Modelling Sub-Auroral Polarization Streams Equatorward of the Plasmapause Footprints.

Recent results from the ESA Cluster satellite constellation, the NASA IMAGE satellite, and from global Total Electron Content (TEC) measurements, have demonstrated that both the plasmapause and its coupling footprint in the ionosphere can have dynamic features whose analysis requires a deeper understanding of the processes involved. The effects on the mid-latitude ionosphere in particular, and the consequences for Global Positioning Satllite (GPS) signals are particularly relevant.

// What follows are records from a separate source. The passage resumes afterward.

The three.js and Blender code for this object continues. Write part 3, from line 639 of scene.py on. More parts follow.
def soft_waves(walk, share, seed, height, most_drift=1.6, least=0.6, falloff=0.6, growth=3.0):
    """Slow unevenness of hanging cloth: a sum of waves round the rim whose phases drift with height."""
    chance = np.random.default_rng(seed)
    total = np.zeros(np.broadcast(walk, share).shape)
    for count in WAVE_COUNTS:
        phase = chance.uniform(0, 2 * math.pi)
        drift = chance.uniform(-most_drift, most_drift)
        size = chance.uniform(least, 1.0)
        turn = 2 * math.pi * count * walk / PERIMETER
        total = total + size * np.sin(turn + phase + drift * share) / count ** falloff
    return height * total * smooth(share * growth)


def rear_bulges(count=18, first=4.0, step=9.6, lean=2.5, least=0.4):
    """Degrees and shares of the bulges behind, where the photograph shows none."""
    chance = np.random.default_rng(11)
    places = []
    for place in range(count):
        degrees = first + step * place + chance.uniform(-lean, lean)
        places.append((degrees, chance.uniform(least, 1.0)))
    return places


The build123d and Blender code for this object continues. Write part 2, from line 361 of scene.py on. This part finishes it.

We present a modelling study on the effects of SAPS events equatorward of the plasmapause footprints using the Sheffield Coupled Thermosphere-Ionosphere-Plasmasphere model (CTIP). Three SAPS potentials (-20 kV, -40 kV and -60 kV) are imposed for two hours in the pre-midnight sector, 18 to 24 MLT, between 50° and 59° magnetic latitude. During the SAPS events, oxygen ions are rapidly recombined due to a combination of the increased temperatures from ion-neutral frictional heating and the elevated N2 and O2 densities due to enhanced Joule heating of the thermosphere. The decrease in F-region ion density is found to be dependent on SAPS potential. There is also an associated decrease in the vertical total electron count (VTEC) and increase in the height of the F-region.